You want that happy middle ground. You can't just shut off the entire real-estate market (unless you want to live in the Middle-Ages). So new loans need to be made.
Covered bonds are a good move...and if Paulson will just push Congress to make them tax-free like muni-bonds the Secondary Market will return to a level of robustness that is compatible with prosperity without a looming threat of a boom/bust hangover.
Very good point, mate.
This makes sense, so the Rats will try to stop it.
They'll never give up the tax revenue on such a huge chunk of the bond market.
I think it is one of the first semi-sound ideas by Paulson in this entire mess, but it doesn’t get us out of the current mess.
There are significant barriers to acceptance by the banking industry, however. Here’s a couple I can think of off the top of my head:
1. The accounting. In the German style of covered bonds (and most of the covered bonds in the EU are issued by German banks, last I looked), the bank has to keep the covered bond on their books. This runs counter to what banks have wanted to do over the last 10+ years here in the US — ie, move illiquid assets off their balance sheets into this “Level III” asset bucket that is off their balance sheet.
2. As a result of (1) above, the bank is keeping the risk, or at least some component of the risk. The all-too-common practice in the US markets just now has been to try to sell off risk through derivatives, or to offset it with thimblerigging, etc. Bankers have to be pimp-slapped and taught about risk, ie, that they minimize their risk by minimizing risky loans. (duh!). There can be no hiding from systemic risk posed by lending money to people who can’t/won’t repay said loan.
3. In terms of market perception, I see covered bonds as nothing more than the current RMBS with a wrap. The difference here is that the wrap depends on the bank, not a bond insurer. So now the credit ratings agencies have to work even harder at a function in which they’ve proven themselves incompetent, ie, rating the creditworthiness of the wrap.

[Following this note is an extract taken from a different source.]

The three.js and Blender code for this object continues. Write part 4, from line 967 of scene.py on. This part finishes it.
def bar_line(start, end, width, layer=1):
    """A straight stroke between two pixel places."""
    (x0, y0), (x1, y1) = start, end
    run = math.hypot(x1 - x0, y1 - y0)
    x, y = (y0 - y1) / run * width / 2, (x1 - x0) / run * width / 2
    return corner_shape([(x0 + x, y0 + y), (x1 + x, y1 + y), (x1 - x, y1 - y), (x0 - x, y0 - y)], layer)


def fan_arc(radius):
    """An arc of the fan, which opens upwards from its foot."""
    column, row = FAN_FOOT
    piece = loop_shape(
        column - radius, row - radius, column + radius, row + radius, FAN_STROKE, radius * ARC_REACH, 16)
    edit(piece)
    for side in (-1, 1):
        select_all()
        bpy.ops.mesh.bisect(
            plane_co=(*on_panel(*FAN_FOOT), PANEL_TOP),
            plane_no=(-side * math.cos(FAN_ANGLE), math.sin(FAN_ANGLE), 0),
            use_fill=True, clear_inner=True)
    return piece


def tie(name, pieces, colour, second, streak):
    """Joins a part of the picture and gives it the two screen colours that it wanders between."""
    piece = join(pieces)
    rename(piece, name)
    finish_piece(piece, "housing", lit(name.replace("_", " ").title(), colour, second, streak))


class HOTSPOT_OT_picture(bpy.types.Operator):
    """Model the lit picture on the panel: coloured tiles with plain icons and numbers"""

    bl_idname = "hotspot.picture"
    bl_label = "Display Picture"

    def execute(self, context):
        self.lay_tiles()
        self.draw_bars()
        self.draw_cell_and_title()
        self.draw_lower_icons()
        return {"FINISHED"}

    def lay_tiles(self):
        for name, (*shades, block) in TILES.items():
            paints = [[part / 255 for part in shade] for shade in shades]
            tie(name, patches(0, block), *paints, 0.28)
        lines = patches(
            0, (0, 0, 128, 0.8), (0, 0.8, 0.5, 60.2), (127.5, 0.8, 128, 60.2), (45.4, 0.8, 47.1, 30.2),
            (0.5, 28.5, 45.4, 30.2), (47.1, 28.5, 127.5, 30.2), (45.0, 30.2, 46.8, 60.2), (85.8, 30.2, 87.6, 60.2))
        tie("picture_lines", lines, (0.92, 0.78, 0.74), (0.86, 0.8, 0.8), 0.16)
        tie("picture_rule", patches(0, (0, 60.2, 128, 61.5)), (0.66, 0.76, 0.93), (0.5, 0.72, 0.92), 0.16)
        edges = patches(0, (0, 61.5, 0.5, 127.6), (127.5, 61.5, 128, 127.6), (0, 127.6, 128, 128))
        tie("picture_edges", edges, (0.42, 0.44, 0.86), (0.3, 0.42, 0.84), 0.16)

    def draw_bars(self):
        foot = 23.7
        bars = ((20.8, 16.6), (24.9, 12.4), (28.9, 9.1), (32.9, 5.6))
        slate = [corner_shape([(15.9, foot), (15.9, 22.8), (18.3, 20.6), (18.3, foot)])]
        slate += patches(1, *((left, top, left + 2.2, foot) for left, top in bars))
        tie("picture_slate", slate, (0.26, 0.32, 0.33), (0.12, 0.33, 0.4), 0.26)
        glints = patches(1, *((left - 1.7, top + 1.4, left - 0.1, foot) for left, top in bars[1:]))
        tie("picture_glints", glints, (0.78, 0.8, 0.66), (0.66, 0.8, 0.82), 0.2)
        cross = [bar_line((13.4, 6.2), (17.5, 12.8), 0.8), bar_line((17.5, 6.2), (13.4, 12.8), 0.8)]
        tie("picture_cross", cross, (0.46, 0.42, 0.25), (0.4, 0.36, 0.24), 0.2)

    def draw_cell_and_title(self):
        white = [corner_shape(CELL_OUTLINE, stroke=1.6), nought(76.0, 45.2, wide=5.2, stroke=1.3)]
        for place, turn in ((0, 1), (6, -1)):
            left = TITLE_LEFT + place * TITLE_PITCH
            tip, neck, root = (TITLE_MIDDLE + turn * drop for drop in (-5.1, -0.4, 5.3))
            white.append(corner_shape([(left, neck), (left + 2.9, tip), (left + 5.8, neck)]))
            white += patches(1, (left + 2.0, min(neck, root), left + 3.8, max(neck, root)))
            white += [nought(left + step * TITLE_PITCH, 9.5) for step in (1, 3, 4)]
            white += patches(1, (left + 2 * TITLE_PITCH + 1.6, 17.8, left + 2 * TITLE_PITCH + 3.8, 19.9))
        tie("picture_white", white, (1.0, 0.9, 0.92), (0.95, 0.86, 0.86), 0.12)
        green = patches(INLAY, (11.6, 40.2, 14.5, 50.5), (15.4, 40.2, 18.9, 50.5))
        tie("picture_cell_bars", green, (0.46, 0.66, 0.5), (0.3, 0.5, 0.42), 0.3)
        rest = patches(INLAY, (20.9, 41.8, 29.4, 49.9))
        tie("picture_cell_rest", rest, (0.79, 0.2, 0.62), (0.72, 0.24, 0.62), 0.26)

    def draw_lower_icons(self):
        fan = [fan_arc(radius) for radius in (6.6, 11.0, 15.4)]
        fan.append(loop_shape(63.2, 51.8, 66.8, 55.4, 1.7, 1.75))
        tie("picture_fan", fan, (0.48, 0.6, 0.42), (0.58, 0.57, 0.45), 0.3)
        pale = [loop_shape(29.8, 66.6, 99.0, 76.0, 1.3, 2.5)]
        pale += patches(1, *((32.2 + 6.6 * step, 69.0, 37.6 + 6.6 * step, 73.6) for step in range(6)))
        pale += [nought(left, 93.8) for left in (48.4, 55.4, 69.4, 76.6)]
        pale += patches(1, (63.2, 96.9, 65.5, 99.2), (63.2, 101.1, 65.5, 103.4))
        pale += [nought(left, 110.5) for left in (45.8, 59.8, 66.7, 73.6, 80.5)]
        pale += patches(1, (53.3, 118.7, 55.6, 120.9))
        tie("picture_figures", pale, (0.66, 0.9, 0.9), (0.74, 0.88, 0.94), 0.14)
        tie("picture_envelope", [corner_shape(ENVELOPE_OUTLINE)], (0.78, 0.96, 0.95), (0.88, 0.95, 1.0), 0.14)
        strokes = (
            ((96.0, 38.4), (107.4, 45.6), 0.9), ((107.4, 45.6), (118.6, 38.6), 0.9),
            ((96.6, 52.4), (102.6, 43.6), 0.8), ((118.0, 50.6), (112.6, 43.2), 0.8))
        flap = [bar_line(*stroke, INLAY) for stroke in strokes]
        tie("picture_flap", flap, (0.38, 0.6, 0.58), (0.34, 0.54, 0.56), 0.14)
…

Well, we know the monolines are screwed. And we know that most of the banks issuing RMBS paper are in very precarious shape as well. So... we’re going from a single wrapper failure to many banks needing to fail to induce the same problems as a single wrapper failing. OK, that’s an improvement in that we no longer have single points of failure as we have in the monolines just now, but the current market probably would see no upside because the banks are in such hard shape.
Net:net, I don’t see anything here in covered bonds that is going to help us right now, because so many components of our financial system are broken: the ratings agencies, the bond market, the derivatives on credit, bank accounting, bank liquidity, bank solvency, etc.

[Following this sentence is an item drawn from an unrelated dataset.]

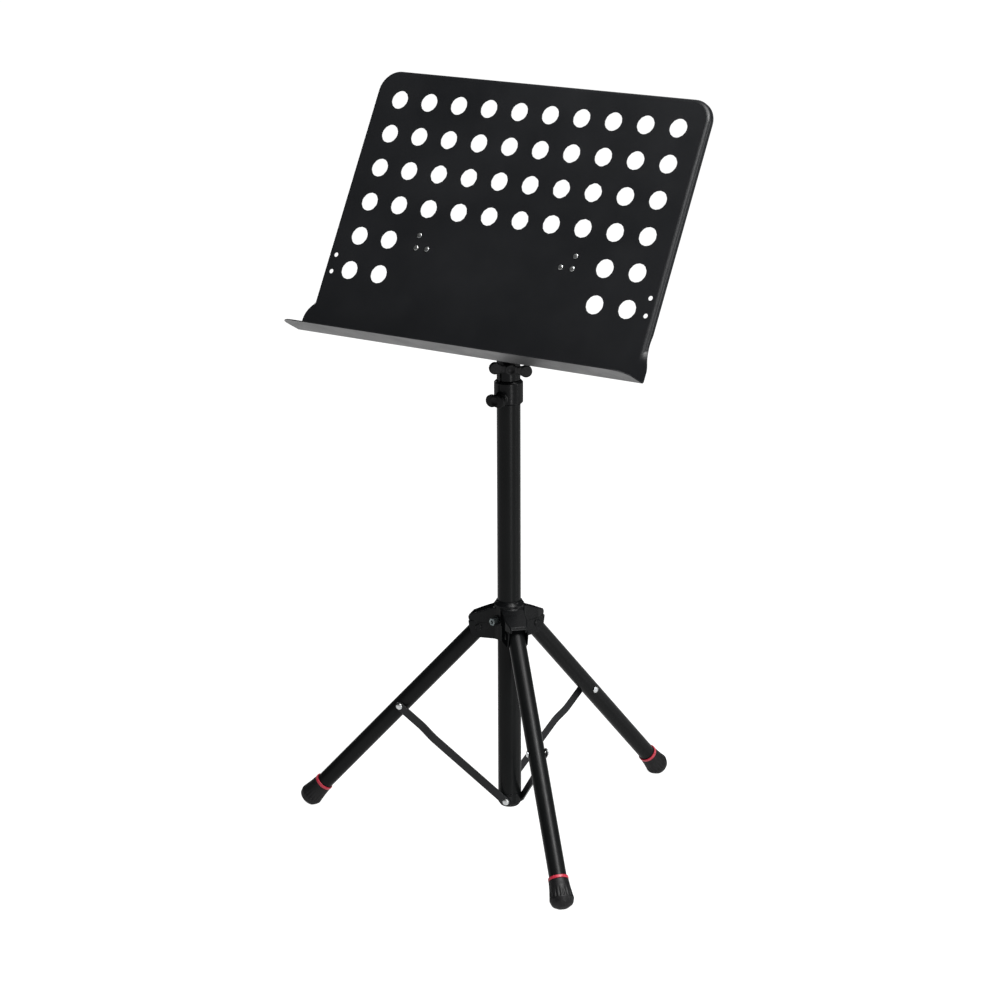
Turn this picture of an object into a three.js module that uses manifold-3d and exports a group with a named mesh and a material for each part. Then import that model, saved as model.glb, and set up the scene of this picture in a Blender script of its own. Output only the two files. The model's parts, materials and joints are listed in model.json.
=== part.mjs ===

They *could* be a useful tool to migrate the mortgage market away from dependence upon Fannie/Freddie/FHA in the future, and for that reason, they deserve some thought and evaluation.
Absolutely agree. The size and magnitude of the RMBS market is such that talk of making them tax-free would amount to quite a tidy sum of tax revenue having to be offset.

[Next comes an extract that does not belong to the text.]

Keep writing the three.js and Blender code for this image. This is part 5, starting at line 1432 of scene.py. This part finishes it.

Ain’t gonna happen, and if it does, it means that there some serious turdage that has hit the turbine blades.
Man, y’all are tough! Not even an “atta boy” for promoting the clever idea of doing to covered bonds what worked so well for munis (i.e. making them tax-free)?!
Promoting wasteful municipal spending was a good idea? :^)
Suddenly I’m channeling Rodney Dangerfield. Tough crowd!
“...worked so well for munis...”
Worked well for... whom? The issuers? Well, yes, it was a case of one bunch of political hacks bailing out another group of political hacks.
And there’s an accounting issue here — the muni’s, are after all, backed by the taxation authority of the issuing political sovereign and are paid off by the taxpayers - both principle and interest. Paying taxation upon the interest issuing from muni bonds would simply be paid by more taxpayers to fewer taxpayers (as a result of bond yields having to go up to compete with commercial/taxable debt issues), so there’s an argument for making them tax-free in the interest of the taxpayers of the issuing sovereign.
Not so in the case of mortgage backed securities. In that case, we would have a continuation of the a “tax subsidy” to the real estate market, and I think the tax code is riddled with enough goodies for real estate developers and financiers.
Ahem? See post 9.
D’oh!
Tough crowd, I tell ya! Tough crowd!
Of course...probably even a well-known secret, one I am as guilty as anyone...but as you say...w/r to Fannie Mae, any 'beginning to its end' is a good beginning. So Kudos to Paulson. He's gonna make good on his promise that the wacko 'Housing Bill (foreclosure prevention)' is just a 'backstop' and with any luck the taxpayer will not get dinged. On a side note, by highlighting C, BAC, WFC and JPM, he's given the onus to the 4 who can pull it off the fastest. Ironicly (if you look at BAC), looks like BAC was the biggest 'naked shorting' target as well, and its stock took off today! (when Cox mentioned he 'might address the nekkid shorts' today around 3:30pm).